As Jason Simon has written, ‘Danh Vo’s cardboard shipping boxes start in the recycling piles, after a product has completed its economic arc. Collected and flattened, they are sent to Thailand where gold leaf is applied ... They return reborn and revalued by their surface rather than their contents. The gold is a visa signalling a new mobility, and an empty container previously filled with Evian or Budweiser, for instance, gets recharged’ (J. Simon, quoted in Danh Vo: Go Mo Ni Ma Da, exh. cat. Musée d’Art Moderne de la Ville de Paris, 2013, p. 82). The Bowditch Alphabet’s evocation of East-West trade is subverted through the artisanal adornment of gold leaf – a typical trimming of idols and shrines of sacred rather than monetary value. The gold’s delicate opulence standing in stark contrast to the tawdry cardboard box, labour, religion, commerce and beauty are all brought into provocative conversation.

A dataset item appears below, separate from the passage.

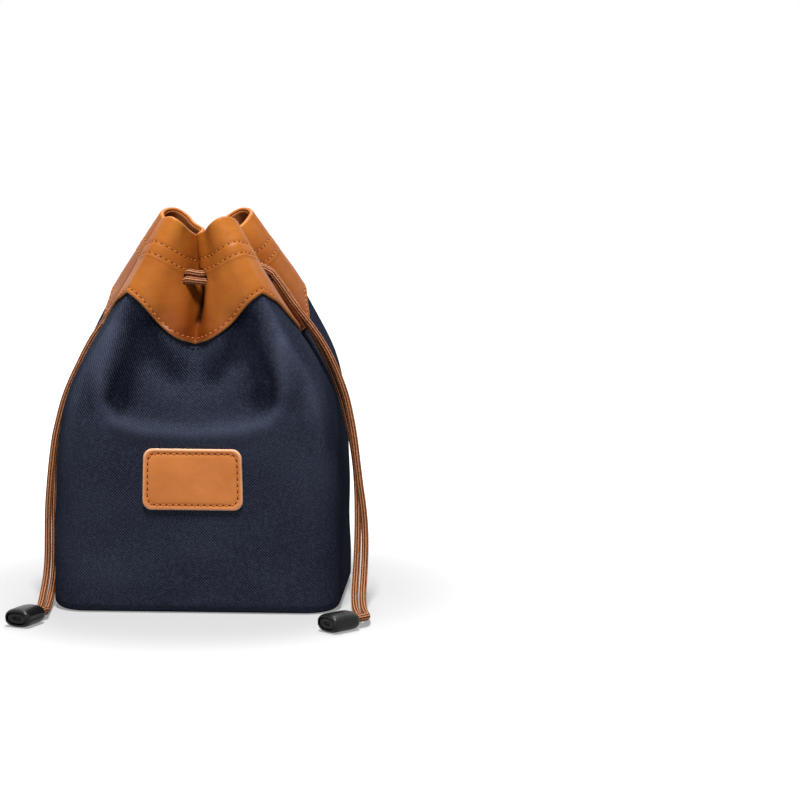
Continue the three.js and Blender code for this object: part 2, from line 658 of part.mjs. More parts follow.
function endShell() {
  const [halfWidth, halfHeight] = [SHELL_WIDTH / 2, SHELL_THICKNESS / 2];
  const entry = (x) => oval(ENTRY_HALF_WIDTH, ENTRY_HALF_HEIGHT, x);
  const cavity = (x) => oval(halfWidth - SHELL_WALL, halfHeight - SHELL_WALL, x);
  const lip = SHELL_ROUNDING;
  return skin([
    entry(0), oval(halfWidth - lip, halfHeight - lip, 0),
    oval(halfWidth - SHELL_SOFTNESS, halfHeight - SHELL_SOFTNESS, lip),
    oval(halfWidth, halfHeight, 2 * lip), oval(halfWidth, halfHeight, SHELL_LENGTH - lip),
    oval(halfWidth - lip / 2, halfHeight - lip / 2, SHELL_LENGTH), cavity(SHELL_LENGTH),
    cavity(SHELL_ENTRY_WALL), entry(SHELL_ENTRY_WALL),
  ]);
}

function endPlug() {
  const halfWidth = SHELL_WIDTH / 2 - SHELL_WALL - PLUG_CLEARANCE;
  const halfHeight = SHELL_THICKNESS / 2 - SHELL_WALL - PLUG_CLEARANCE;
  const face = SHELL_LENGTH - PLUG_RECESS;
  const stem = (x) => oval(halfWidth - PLUG_SHOULDER, halfHeight - PLUG_SHOULDER, x);
  const body = closeLoops([
    stem(face - PLUG_HEAD - PLUG_STEM), stem(face - PLUG_HEAD),
    oval(halfWidth, halfHeight, face - PLUG_HEAD), oval(halfWidth, halfHeight, face),
  ]);
  const slot = new THREE.BoxGeometry(PLUG_SLOT_DEPTH * 2, PLUG_SLOT_WIDTH, PLUG_SLOT_HEIGHT);
  slot.translate(face, 0, 0);
  return cutAway(body, [slot]);
}

// The melted and knotted ends of a pair of tails, held behind the shell's entry
function endKnot() {
  const halfWidth = SHELL_WIDTH / 2 - SHELL_WALL - PLUG_CLEARANCE;
  const halfHeight = SHELL_THICKNESS / 2 - SHELL_WALL - PLUG_CLEARANCE;
  const start = SHELL_ENTRY_WALL + JOIN_GAP;
  const stop = SHELL_LENGTH - PLUG_RECESS - PLUG_HEAD - PLUG_STEM - JOIN_GAP;
  const round = (stop - start) / 4;
  return closeLoops([
    oval(halfWidth - round, halfHeight - round / 2, start), oval(halfWidth, halfHeight, start + round),
    oval(halfWidth, halfHeight, stop - round), oval(halfWidth - round, halfHeight - round / 2, stop),
  ]);
}

const pouch = new THREE.Group();
function add(name, geometry, finish, parent = pouch) {
  const mesh = new THREE.Mesh(geometry, finish);
  mesh.name = name;
  parent.add(mesh);
}

add("canvas_body", canvasBody(), CANVAS);
add("canvas_base", basePlate(BOTTOM_RADIUS + LAYER_GAP, 0, CANVAS_THICKNESS), CANVAS);
add("leather_collar", leatherCollar(), LEATHER);
add("collar_facing", collarFacing(), FACING);
add("lining", liningBag(), LINING);
add("label_patch", labelPatch(), LABEL);

["front", "right", "back", "left"].forEach((name, wall) => {
  add(`foam_${name}`, foamPad(wall, wall % 2 === 0 ? WIDE_FOAM : DEEP_FOAM), FOAM);
});
add("foam_base", basePlate(BASE_FOAM_INSET, CANVAS_THICKNESS + LAYER_GAP, FOAM_THICKNESS), FOAM);

for (const [name, place] of Object.entries(SIDE_SLOTS)) {
  add(`eyelet_${name}`, eyelet(place), MOULDED);
}

const SIDES = {
  left: { side: -1, level: LEVEL_OF_LEFT_CORD, route: LEFT_TAIL, end: LEFT_END },
  right: { side: 1, level: LEVEL_OF_RIGHT_CORD, route: RIGHT_TAIL, end: RIGHT_END },
};
for (const [name, { side, level, route, end }] of Object.entries(SIDES)) {
  const [first, second] = route.map(([x, y, z]) => new THREE.Vector3(Math.abs(x), y, z));
  const fall = second.clone().sub(first).normalize();
  const mouth = first.clone().addScaledVector(fall, -CORD_JOIN_GAP);
  add(`drawcord_${name}`, heldCord(side, level, mouth), CORD);
  add(`${name}_tail_front`, cordTube(tailPoints(route, end, 1), TAIL_STEPS), CORD);
  add(`${name}_tail_rear`, cordTube(tailPoints(route, end, -1), TAIL_STEPS), CORD);
  const cordEnd = new THREE.Group();
  cordEnd.position.set(end.entry[0], end.entry[1], SHELL_AXIS_HEIGHT);
  cordEnd.rotation.z = THREE.MathUtils.degToRad(end.heading);
  pouch.add(cordEnd);
  add(`${name}_end_shell`, endShell(), MOULDED, cordEnd);
  add(`${name}_end_plug`, endPlug(), MOULDED, cordEnd);
  add(`${name}_end_knot`, endKnot(), CORD, cordEnd);
}

export default pouch;
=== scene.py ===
"""A padded drawstring camera pouch: canvas, gathered leather collar, drawcords and cord ends.

Lengths are metres. X is the pouch's right, Y points away from the label and Z is up.
"""
import math

import bpy
import numpy as np
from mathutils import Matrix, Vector


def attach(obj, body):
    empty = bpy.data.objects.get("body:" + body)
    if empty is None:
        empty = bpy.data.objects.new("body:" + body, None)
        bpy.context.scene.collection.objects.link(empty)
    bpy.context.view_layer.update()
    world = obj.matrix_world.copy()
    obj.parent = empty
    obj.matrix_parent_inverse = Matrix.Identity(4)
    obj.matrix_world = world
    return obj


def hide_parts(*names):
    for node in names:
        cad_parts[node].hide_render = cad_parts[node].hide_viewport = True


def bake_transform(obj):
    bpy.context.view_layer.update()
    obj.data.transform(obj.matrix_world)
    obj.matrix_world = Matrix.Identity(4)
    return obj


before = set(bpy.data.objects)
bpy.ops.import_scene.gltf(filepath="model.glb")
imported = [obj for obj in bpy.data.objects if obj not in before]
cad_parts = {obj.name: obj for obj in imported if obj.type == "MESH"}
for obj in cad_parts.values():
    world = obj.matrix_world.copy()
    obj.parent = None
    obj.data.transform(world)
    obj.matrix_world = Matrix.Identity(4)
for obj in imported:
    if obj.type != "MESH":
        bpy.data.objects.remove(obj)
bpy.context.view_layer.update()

# Sizes of the bag, as the frame has them
BAG_WIDTH = 0.150
BAG_DEPTH = 0.108
BAG_HEIGHT = 0.203
CORNER_RADIUS = 0.018
BOTTOM_RADIUS = 0.005
RIM_DROP = 0.015
RIM_ROUNDING = 0.003
RIM_TOP = BAG_HEIGHT + RIM_ROUNDING
LOBE_HALF_WIDTH = 0.006
LOBE_TIP = (0.0107, 0.018)
NECK_START = 0.117
NECK_SOFTNESS = 0.026
MOUTH_TAPER = 7.3
PLEAT_DEPTH = 0.013
PLEAT_WIDTH = 0.007
PLEAT_START = 0.100
COLLAR_EDGE_HIGH = 0.164
COLLAR_EDGE_LOW = 0.138
COLLAR_LAP = 0.006

# Layers, as distances out from the canvas's outer face
CANVAS_INNER = -0.0012
LEATHER_INNER = 0.0005
LEATHER_OUTER = 0.0019
FACING_INNER = -0.0008
LINING_OUTER_HIGH = -0.0017
LINING_OUTER_LOW = -0.0062
LINING_THICKNESS = 0.0008
FOAM_OUTER = -0.0017
FOAM_INNER = -0.0057
FOAM_BOTTOM = 0.0087
FOAM_TOP = 0.1027
EDGE_GAP = 0.001

# Drawcords and their slots
CORD_DIAMETER = 0.0038
STRAND_PITCH = 0.0042
CURVE_STEPS = 24
CORD_LEVEL = 0.172
SLOT_HALF_WIDTH = 0.0024
SLOT_HALF_HEIGHT = 0.0044
FRONT_SLOT_FROM_FOLD = 0.014
SIDE_SLOT_FROM_FOLD = 0.0103
CORD_INSIDE = 0.004
CORD_OUTSIDE = 0.0033
CORD_BOW = 0.0012
CORD_EXIT_SHARE = 0.5
CORD_TURN = 0.0012
CORD_MEETING_GAP = 0.00005
CORD_RIBS = 8
RIB_POINTS = 6
RIB_DEPTH = 0.00036
RIB_ROUNDNESS = 0.96
YARN_PITCH = 0.0019
YARN_DEPTH = 0.00006
YARN_SLANT = 0.45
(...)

Yet another layer is added to this gilt matrix of meaning with a textual relationship to Vo’s father’s profession. In Vietnam, Phung Vo had been a calligrapher; on the family’s arrival in Denmark, he was unable to continue his trade due to the language barrier. Today, Vo’s father produces 02.02.1861: an unlimited hand-drawn edition of an 1861 letter sent by the martyred French Catholic missionary St Jean Théophane Vénard to his own father, written shortly before he was executed in North Vietnam. Phung Vo reproduces the letter by hand in beautiful script, not understanding the French but copying the words as one would copy a drawing. For an agreed sum, he will mail an edition to anyone who purchases the work; Vo has thus employed the systems of the international art world to restore displaced economic power to his father’s handwriting. These reconfigured levels of inscription, understanding, exchange and value illuminate the power and beauty of Alphabet (D): concise and captivating, Vo’s semiotics of culture and history speaks the world’s complexity in a single letter.